L’idée qui s’imposait alors était que la guerre contre l’Allemagne – puisque les nazis affirmaient que les Allemands avaient été victimes d’une agression lors de la Première comme de la Seconde Guerre mondiale – était le résultat d’un complot juif international et dès lors, il s’agissait de répondre à cette agression, et de régler ce qu’ils voyaient comme un problème biologique plurimillénaire. Une sorte de traitement anti-pandémique, en quelque sorte.
Cette conférence a-t-elle eu des effets immédiats ?
Les débuts de la solution finale, au printemps 1942, ont eu lieu avec la création des centres de mise à mort qui vont vider de « leurs » juifs les provinces de la Pologne non annexée par le Reich (le gouvernement général). La conférence visait à informer les différentes administrations, à solliciter leur concours. L’administration allemande n’était pas une mécanique unique bien huilée. C’était un ensemble de baronnies éclatées, assez largement indépendantes les unes des autres, et la SS désirait mettre tout le monde sur la même ligne et, aussi, impliquer, au sens de compromettre, tout le monde : après cette conférence, aucune institution du IIIe Reich ne pourrait se défausser. Chacune des institutions présentes avait un rôle à jouer. Les antisémites fanatiques ont porté avec fermeté ce projet inouï de destruction de plusieurs millions de personnes. Tout un spectre d’attitudes diverses, allant du silence à l’abstention a existé. Certains ont obtempéré par lâcheté pour éviter d’avoir des ennuis, d’autres parce que c’était la guerre et qu’il ne fallait pas semer la dissension.
Y a-t-il eu des gens qui ont freiné ?
Parmi les participants à la conférence de Wannsee, non. Mais celui qui a négocié et obtenu gain de cause, c’est Wilhelm Stuckart, juriste qui représente le ministre de l’Intérieur, au nom des lois raciales de Nüremberg, dont il est corédacteur.
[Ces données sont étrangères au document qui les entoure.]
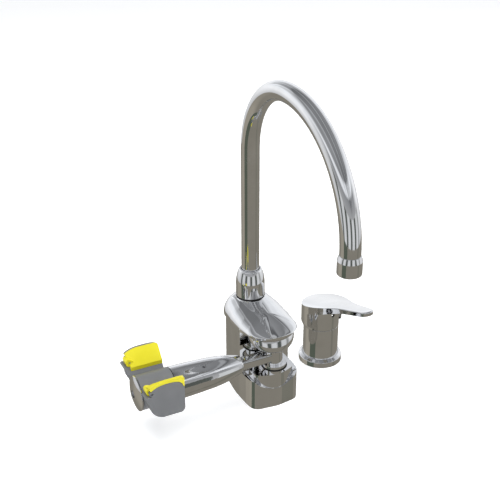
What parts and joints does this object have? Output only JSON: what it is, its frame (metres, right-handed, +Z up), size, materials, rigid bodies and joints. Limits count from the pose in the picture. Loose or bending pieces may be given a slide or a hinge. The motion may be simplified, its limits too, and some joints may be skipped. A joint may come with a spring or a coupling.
{
  "type": "eyewash faucet",
  "caption": "Deck faucet with gooseneck spout, swing-out eyewash arm that opens its valve as it turns, and separate lever mixer.",
  "frame": {"origin": "riser axis of the spout at deck level", "axes": "+Z up, -Y towards the basin and the user, +X to the mixer; the arm rests along -X"},
  "size_m": [0.2722, 0.2268, 0.3567],
  "materials": {
    "chrome": "polished",
    "brass": "machined",
    "steel": "satin",
    "black_rubber": "matt",
    "grey_plastic": "satin",
    "yellow_plastic": "semi-gloss",
    "white_plastic": "matt",
    "ceramic": "ground"
  },
  "bodies": {
    "faucet": {"body_foot": "chrome", "body_column": "chrome", "body_nose": "chrome", "top_cover": "chrome", "base_gasket": "black_rubber", "spout_collar": "chrome", "collar_o_ring": "black_rubber", "spout_socket": "brass", "spout_bushing": "white_plastic", "spout_retainer": "steel", "pivot_socket": "chrome", "upper_bushing": "white_plastic", "lower_bushing": "white_plastic", "valve_seat": "brass", "valve_spring": "steel", "mixer_flange": "chrome", "mixer_gasket": "black_rubber", "mixer_body": "chrome", "cartridge_housing": "white_plastic", "cartridge_seals": "black_rubber", "fixed_ceramic_disc": "ceramic", "bonnet_nut": "brass"},
    "spout": {"spout_tube": "chrome", "spout_end_fitting": "brass", "spout_o_rings": "black_rubber", "aerator_shell": "chrome", "aerator_insert": "white_plastic", "aerator_screen": "steel", "aerator_washer": "black_rubber"},
    "arm": {"swing_stem": "chrome", "stem_clip": "steel", "valve_cam": "brass", "pivot_washer": "chrome", "pivot_o_ring": "black_rubber", "arm_bar": "chrome", "arm_shell": "chrome", "arm_set_screw": "steel", "arm_water_tube": "brass", "arm_o_ring": "black_rubber", "head_body": "grey_plastic", "head_strainer": "steel", "nozzle_insert_left": "white_plastic", "nozzle_insert_right": "white_plastic", "hinge_pins": "steel", "end_cap": "chrome", "end_cap_gasket": "black_rubber"},
    "plunger": {"valve_plunger": "steel", "valve_disc": "black_rubber"},
    "flap_left": {"dust_cover_left": "yellow_plastic"},
    "flap_right": {"dust_cover_right": "yellow_plastic"},
    "mixer_spindle": {"cartridge_rotor": "white_plastic", "cartridge_pin": "steel"},
    "mixer_lever": {"mixer_handle": "chrome", "handle_set_screw": "steel", "cartridge_lever": "brass"},
    "mixing_disc": {"moving_ceramic_disc": "ceramic"}
  },
  "joints": [
    {"name": "spout_swivel", "type": "hinge", "parent": "faucet", "child": "spout", "pos_m": [0, 0, 0.106], "axis": [0, 0, 1], "range_deg": [-90, 90]},
    {"name": "arm_swing", "type": "hinge", "parent": "faucet", "child": "arm", "pos_m": [0, -0.055, 0.059], "axis": [0, 0, 1], "range_deg": [0, 90]},
    {"name": "valve_lift", "type": "slide", "parent": "faucet", "child": "plunger", "axis": [0, 0, -1], "range_m": [0, 0.003], "deforming": ["valve_spring"]},
    {"name": "flap_left_hinge", "type": "hinge", "parent": "arm", "child": "flap_left", "pos_m": [-0.151, -0.027, 0.079], "axis": [0, -1, 0], "range_deg": [0, 90]},
    {"name": "flap_right_hinge", "type": "hinge", "parent": "arm", "child": "flap_right", "pos_m": [-0.151, -0.083, 0.079], "axis": [0, -1, 0], "range_deg": [0, 90]},
    {"name": "mixer_turn", "type": "hinge", "parent": "faucet", "child": "mixer_spindle", "pos_m": [0.0896, -0.00306, 0.046], "axis": [0, 0, 1], "range_deg": [-45, 45]},
    {"name": "mixer_tilt", "type": "hinge", "parent": "mixer_spindle", "child": "mixer_lever", "pos_m": [0.0896, -0.00306, 0.046], "axis": [-0.9877, -0.1564, 0], "range_deg": [0, 15]},
    {"name": "mixing_slide", "type": "slide", "parent": "mixer_spindle", "child": "mixing_disc", "axis": [0.1564, -0.9877, 0], "range_m": [0, 0.0035]}
  ],
  "couplings": [
    {"joint": "valve_lift", "follows": "arm_swing", "m_per_rad": 0.0019},
    {"joint": "mixing_slide", "follows": "mixer_tilt", "m_per_rad": 0.013}
  ]
}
Il estimait qu’un quart de juif ou un demi-juif n’était pas un juif, et qu’il fallait donc épargner ceux-ci – les « métis », là encore.
La conférence de Wannsee est passée comme une lettre à la poste, donc.
Oui, la grande habileté de la SS a été de lier la question juive à la question de la guerre en général.
Cette conférence, une fois la guerre achevée, a-t-elle eu des échos ?
Il y a eu une rémanence des fondamentaux du nazisme chez les élites allemandes après 1945 et, aussi, le recyclage dans l’économie privée et dans les administrations publiques de très nombreux membres de la SS est bien connu. Cette haine idéologique contre les juifs n’a pas disparu et, dans certains cas, a même été aggravée par l’issue de la guerre. La défaite de l’Allemagne prouvait, aux yeux des plus radicaux, que le complot juif avait réussi.
Wannsee est le symptôme le plus éclatant de l’inhumanité de l’entreprise nazie.
Il s’agissait de régler en une partition administrative et technique ce que les nazis considéraient comme une épopée historique. Ce qui, à leurs yeux, était une grande tâche millénaire ne pouvait être accompli de façon efficace et totale que dans le cadre de procédures normées, réglées, qui étaient celles de la Geschäftsführung [directeurs généraux], la conduite des affaires et des dossiers. De ce point de vue là, Wannsee a été la mise en œuvre de l’antisémitisme dit « de raison ». Dès les années 1920, les principaux cadres nazis opposent l’antisémitisme désordonné des pogroms, de la violence qui n’aboutit à rien, et qui est une déperdition d’énergie à l’antisémitisme de raison, froid, coordonné, et porteur de résultats. Une telle attitude n’est possible qu’après une lente conformation des individus par des organisations. Ce qui est terrifiant dans le pilotage de la Shoah, c’est que le passage des individus au tamis des organisations peut aboutir à ce genre de comportements : sérieux, abstrait, chiffré, dépassionné, et, en même temps, lâche. La haine est métamorphosée par le traitement institutionnel. A Wannsee, on est dans l’ordre du jour, rien d’autre.